SUPPLIED DATA:
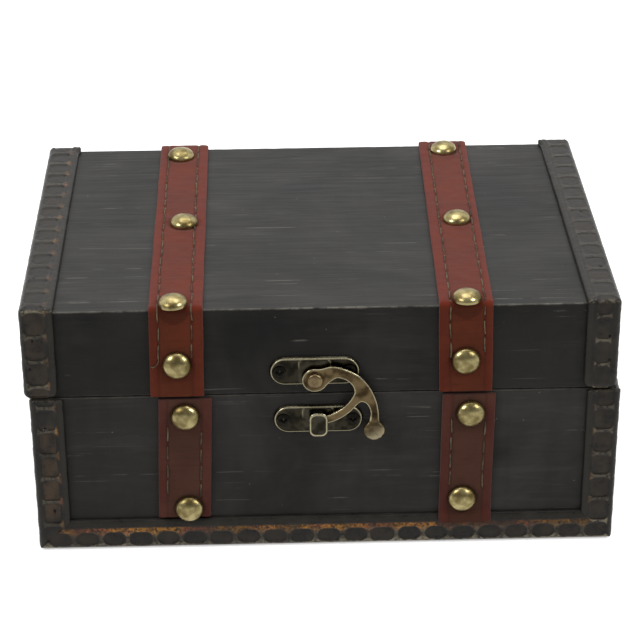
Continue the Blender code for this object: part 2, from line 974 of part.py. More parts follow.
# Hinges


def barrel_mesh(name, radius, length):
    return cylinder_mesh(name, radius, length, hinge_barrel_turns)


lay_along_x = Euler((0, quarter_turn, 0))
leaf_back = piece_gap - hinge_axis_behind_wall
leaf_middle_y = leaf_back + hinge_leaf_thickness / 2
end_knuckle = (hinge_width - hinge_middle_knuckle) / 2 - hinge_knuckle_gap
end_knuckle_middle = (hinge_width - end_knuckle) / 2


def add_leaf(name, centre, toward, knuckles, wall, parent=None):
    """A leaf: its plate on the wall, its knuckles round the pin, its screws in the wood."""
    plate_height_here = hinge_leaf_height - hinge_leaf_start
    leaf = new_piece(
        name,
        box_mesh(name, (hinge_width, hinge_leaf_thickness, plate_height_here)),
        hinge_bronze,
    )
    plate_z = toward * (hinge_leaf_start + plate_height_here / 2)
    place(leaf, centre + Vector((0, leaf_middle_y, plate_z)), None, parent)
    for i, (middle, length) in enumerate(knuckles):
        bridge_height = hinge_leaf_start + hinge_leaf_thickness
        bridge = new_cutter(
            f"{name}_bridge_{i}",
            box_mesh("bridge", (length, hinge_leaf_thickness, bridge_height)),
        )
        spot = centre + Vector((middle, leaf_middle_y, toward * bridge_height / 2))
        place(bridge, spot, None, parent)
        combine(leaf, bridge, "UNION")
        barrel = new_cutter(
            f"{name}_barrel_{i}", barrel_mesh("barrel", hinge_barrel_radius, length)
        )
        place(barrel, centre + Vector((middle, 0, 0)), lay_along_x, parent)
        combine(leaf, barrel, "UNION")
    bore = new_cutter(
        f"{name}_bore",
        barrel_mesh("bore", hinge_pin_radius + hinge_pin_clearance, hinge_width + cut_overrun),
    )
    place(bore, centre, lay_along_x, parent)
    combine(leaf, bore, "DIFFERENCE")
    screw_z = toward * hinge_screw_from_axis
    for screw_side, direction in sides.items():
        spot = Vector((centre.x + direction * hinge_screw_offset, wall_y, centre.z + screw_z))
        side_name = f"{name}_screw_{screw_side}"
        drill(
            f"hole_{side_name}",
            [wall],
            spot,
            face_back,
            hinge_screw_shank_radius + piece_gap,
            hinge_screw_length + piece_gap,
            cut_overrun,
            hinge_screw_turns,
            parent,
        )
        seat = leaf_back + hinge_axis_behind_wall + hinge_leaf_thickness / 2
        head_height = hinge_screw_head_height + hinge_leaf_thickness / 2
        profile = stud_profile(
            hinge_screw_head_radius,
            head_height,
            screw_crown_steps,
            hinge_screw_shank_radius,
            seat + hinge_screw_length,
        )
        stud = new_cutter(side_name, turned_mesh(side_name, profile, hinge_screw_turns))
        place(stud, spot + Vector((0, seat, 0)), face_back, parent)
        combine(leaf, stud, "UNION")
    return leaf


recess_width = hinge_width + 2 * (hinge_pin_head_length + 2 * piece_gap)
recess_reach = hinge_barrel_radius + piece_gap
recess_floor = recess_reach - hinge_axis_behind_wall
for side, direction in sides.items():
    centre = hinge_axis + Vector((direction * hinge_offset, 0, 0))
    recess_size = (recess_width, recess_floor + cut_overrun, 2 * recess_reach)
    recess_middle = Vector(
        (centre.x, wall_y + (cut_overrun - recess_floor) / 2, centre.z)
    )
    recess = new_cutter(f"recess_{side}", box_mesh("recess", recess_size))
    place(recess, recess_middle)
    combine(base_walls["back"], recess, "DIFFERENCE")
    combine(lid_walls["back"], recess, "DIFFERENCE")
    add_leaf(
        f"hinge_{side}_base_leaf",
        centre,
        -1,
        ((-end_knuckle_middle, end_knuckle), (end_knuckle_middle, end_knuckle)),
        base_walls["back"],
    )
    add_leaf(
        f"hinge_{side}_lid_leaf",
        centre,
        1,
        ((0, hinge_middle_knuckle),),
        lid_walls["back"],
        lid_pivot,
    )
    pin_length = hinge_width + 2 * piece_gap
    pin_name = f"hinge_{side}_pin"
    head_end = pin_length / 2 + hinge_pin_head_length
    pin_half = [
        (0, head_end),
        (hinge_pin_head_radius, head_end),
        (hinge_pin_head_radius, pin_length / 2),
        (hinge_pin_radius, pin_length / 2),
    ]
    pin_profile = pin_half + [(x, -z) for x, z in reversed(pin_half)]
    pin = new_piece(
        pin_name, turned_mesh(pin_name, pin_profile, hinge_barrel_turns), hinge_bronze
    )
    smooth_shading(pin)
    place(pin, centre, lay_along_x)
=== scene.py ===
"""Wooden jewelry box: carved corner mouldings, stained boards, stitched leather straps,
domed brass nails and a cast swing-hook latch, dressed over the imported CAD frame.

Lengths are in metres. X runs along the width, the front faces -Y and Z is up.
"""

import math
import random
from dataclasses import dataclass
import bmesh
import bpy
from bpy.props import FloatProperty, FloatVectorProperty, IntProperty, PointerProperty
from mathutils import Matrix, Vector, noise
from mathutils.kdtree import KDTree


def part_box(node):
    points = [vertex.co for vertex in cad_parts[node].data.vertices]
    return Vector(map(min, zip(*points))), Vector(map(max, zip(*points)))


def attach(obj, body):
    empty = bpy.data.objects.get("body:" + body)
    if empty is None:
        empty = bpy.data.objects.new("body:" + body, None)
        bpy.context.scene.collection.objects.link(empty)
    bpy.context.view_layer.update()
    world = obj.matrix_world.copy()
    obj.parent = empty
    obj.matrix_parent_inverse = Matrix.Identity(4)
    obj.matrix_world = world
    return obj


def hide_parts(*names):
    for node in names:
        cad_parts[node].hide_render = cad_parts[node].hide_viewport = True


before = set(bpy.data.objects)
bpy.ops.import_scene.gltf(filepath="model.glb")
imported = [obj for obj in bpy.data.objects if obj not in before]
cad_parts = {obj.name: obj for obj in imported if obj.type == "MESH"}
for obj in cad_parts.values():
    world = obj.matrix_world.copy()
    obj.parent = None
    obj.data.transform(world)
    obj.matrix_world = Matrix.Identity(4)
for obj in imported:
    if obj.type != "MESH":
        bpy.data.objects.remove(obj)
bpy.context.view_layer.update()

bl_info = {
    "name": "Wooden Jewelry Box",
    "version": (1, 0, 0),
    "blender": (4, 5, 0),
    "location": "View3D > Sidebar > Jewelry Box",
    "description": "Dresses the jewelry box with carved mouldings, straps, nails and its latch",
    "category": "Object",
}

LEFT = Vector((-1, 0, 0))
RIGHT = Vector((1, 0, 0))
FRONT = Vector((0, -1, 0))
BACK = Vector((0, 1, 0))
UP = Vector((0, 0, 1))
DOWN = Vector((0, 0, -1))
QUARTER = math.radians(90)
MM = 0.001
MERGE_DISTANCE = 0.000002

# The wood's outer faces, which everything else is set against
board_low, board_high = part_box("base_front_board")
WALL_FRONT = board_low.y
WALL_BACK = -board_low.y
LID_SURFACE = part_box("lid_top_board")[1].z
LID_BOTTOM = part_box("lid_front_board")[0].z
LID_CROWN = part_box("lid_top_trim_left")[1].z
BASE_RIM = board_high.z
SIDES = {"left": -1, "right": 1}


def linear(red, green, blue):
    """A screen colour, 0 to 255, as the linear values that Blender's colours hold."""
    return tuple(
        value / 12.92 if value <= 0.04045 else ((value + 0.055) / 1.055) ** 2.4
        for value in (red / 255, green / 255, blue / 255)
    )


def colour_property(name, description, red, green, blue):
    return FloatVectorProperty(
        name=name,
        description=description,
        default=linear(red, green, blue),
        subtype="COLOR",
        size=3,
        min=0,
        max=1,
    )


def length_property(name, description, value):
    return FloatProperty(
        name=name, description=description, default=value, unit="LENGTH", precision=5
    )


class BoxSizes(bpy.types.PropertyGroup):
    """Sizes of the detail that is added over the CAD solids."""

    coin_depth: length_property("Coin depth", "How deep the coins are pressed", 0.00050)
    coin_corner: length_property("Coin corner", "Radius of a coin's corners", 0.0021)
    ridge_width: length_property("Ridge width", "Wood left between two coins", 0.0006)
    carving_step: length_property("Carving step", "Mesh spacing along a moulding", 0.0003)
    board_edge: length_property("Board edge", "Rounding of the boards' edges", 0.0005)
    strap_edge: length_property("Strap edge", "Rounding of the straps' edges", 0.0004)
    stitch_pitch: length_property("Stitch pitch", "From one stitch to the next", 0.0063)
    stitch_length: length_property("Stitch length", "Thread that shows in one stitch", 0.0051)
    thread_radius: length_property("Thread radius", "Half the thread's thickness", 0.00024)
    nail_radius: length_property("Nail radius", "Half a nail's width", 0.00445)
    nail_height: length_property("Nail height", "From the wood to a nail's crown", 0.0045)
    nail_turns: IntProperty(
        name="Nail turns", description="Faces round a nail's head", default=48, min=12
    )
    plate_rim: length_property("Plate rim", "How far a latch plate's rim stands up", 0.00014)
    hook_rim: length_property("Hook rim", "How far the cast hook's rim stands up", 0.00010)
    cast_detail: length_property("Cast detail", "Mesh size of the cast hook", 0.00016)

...

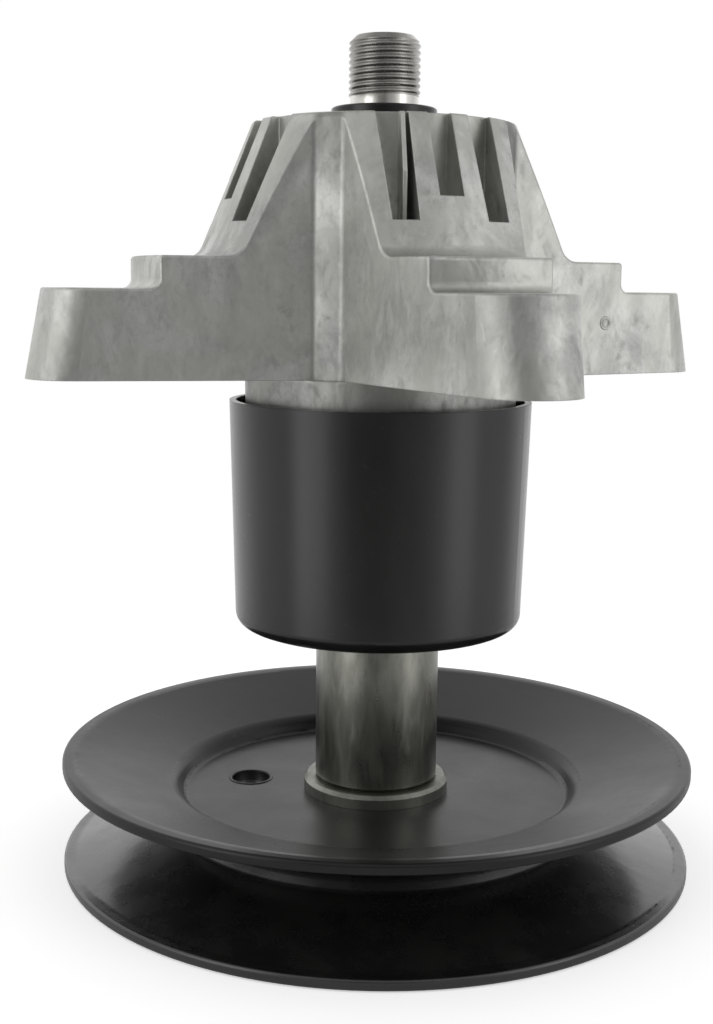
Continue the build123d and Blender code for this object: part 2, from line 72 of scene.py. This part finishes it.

REQUIREMENTS: Above are some lines. Repeat exactly, and only, those from the line that has "head_end = pin_length" through the line that has "zip(*points))), Vector(map(max, zip(*points)))".

THE COMPLETED TASK:
    head_end = pin_length / 2 + hinge_pin_head_length
    pin_half = [
        (0, head_end),
        (hinge_pin_head_radius, head_end),
        (hinge_pin_head_radius, pin_length / 2),
        (hinge_pin_radius, pin_length / 2),
    ]
    pin_profile = pin_half + [(x, -z) for x, z in reversed(pin_half)]
    pin = new_piece(
        pin_name, turned_mesh(pin_name, pin_profile, hinge_barrel_turns), hinge_bronze
    )
    smooth_shading(pin)
    place(pin, centre, lay_along_x)
=== scene.py ===
"""Wooden jewelry box: carved corner mouldings, stained boards, stitched leather straps,
domed brass nails and a cast swing-hook latch, dressed over the imported CAD frame.

Lengths are in metres. X runs along the width, the front faces -Y and Z is up.
"""

import math
import random
from dataclasses import dataclass
import bmesh
import bpy
from bpy.props import FloatProperty, FloatVectorProperty, IntProperty, PointerProperty
from mathutils import Matrix, Vector, noise
from mathutils.kdtree import KDTree


def part_box(node):
    points = [vertex.co for vertex in cad_parts[node].data.vertices]
    return Vector(map(min, zip(*points))), Vector(map(max, zip(*points)))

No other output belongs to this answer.